There are other areas of potential cost – the transition in agriculture, for example, will require State investment and most likely compensation schemes as farmers adjust and methane emissions are cut. Supports for industry will be needed in some areas. FitzGerald argues that the transition would be a net cost to the economy and jobs – despite significant savings and new jobs in some areas – but not on a scale of recent shocks such as the financial crisis.
Those in charge of the national finances will now realise their hands are tied to an extent by the climate commitments. The precise impact of these being legally binding is debatable – as someone put it to me this week, who is going to sue the Government? But the legally binding nature of the targets will find their way into third-party legal proceedings – planning appeals, especially for industrial projects, for example. It will put pressure on Government departments and on annual budget allocations. And EU rules along with a rising price of carbon are likely to mean rising penalty costs for the exchequer if targets are missed.

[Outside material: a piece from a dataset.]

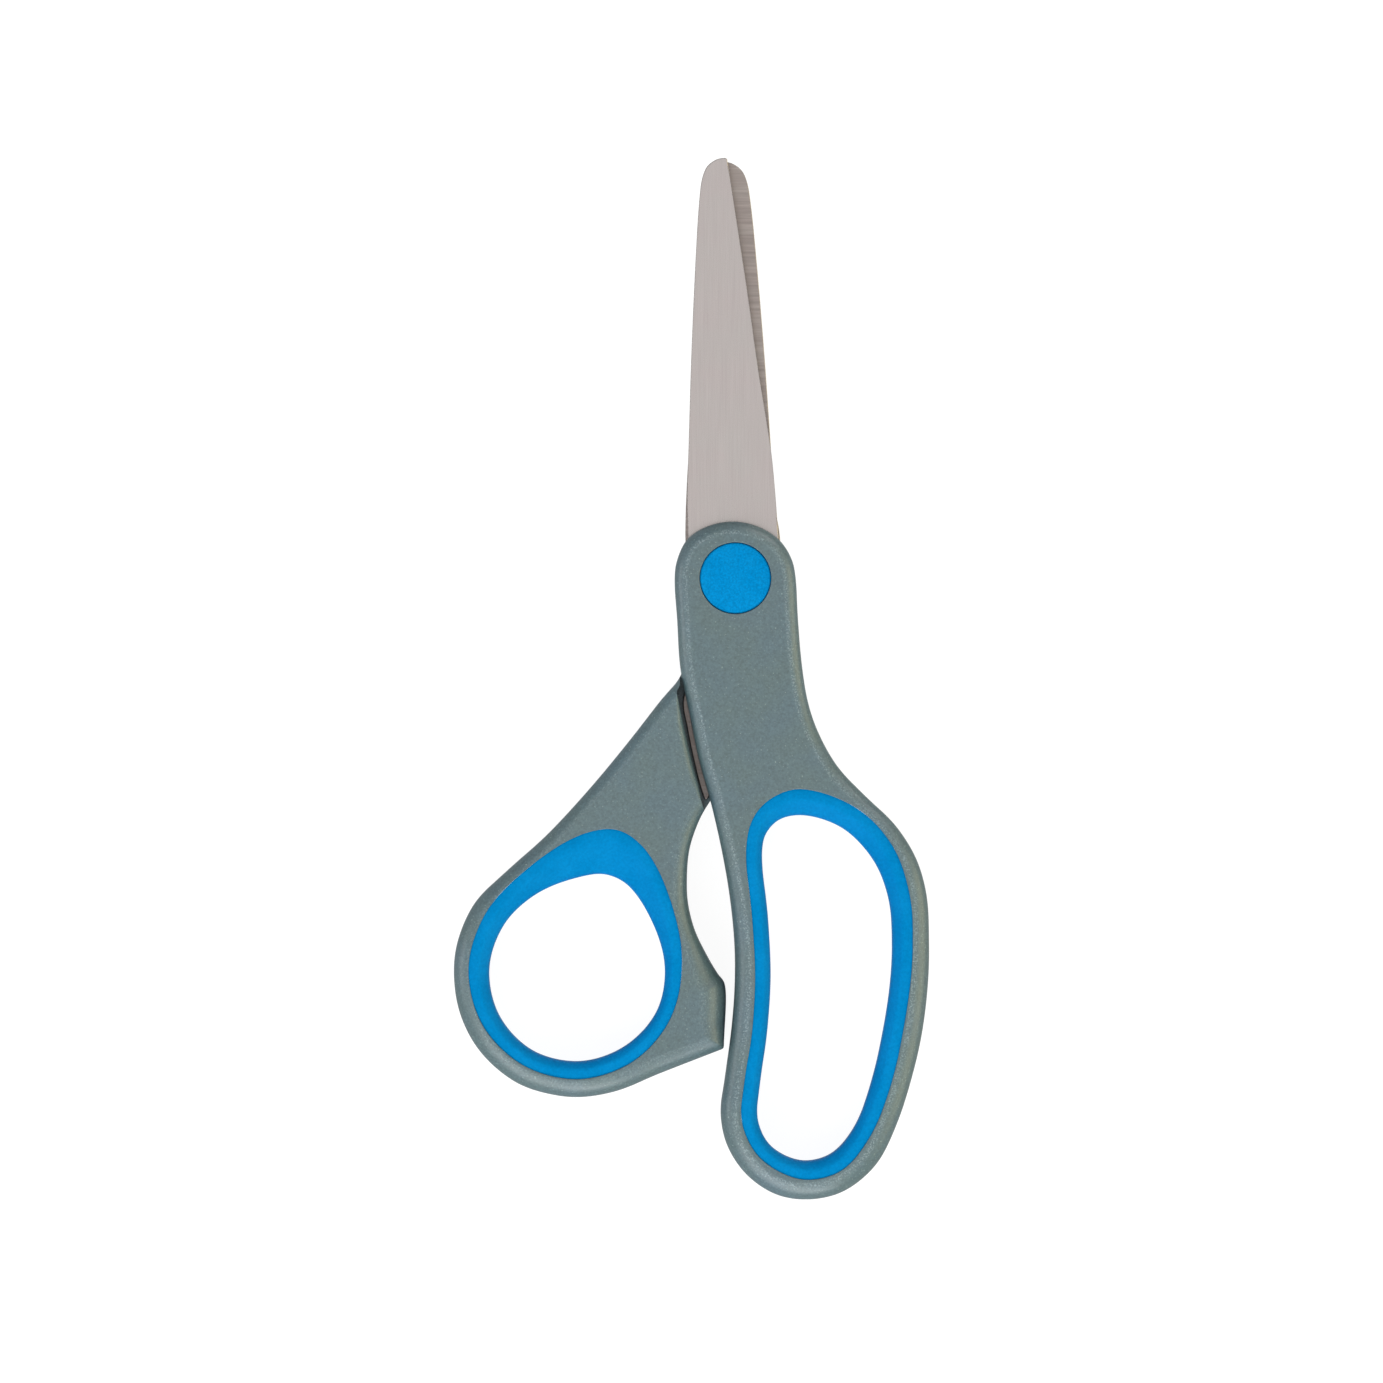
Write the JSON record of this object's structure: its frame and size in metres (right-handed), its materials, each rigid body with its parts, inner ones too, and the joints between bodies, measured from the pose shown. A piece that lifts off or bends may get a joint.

In other words, the room for fudge on climate targets is slowly closing. The political difficulty is that while there is an unanswerable case to act – for the wider public good – the purely financial incentives for households are not compelling. Taxes, charges and State supports can swing the balance and ensure we reflect the price of pollution in our decisions. As well as the “local” advantages of, for example, cleaner air and healthier lifestyle, we will then be playing our part in the vital wider global effort.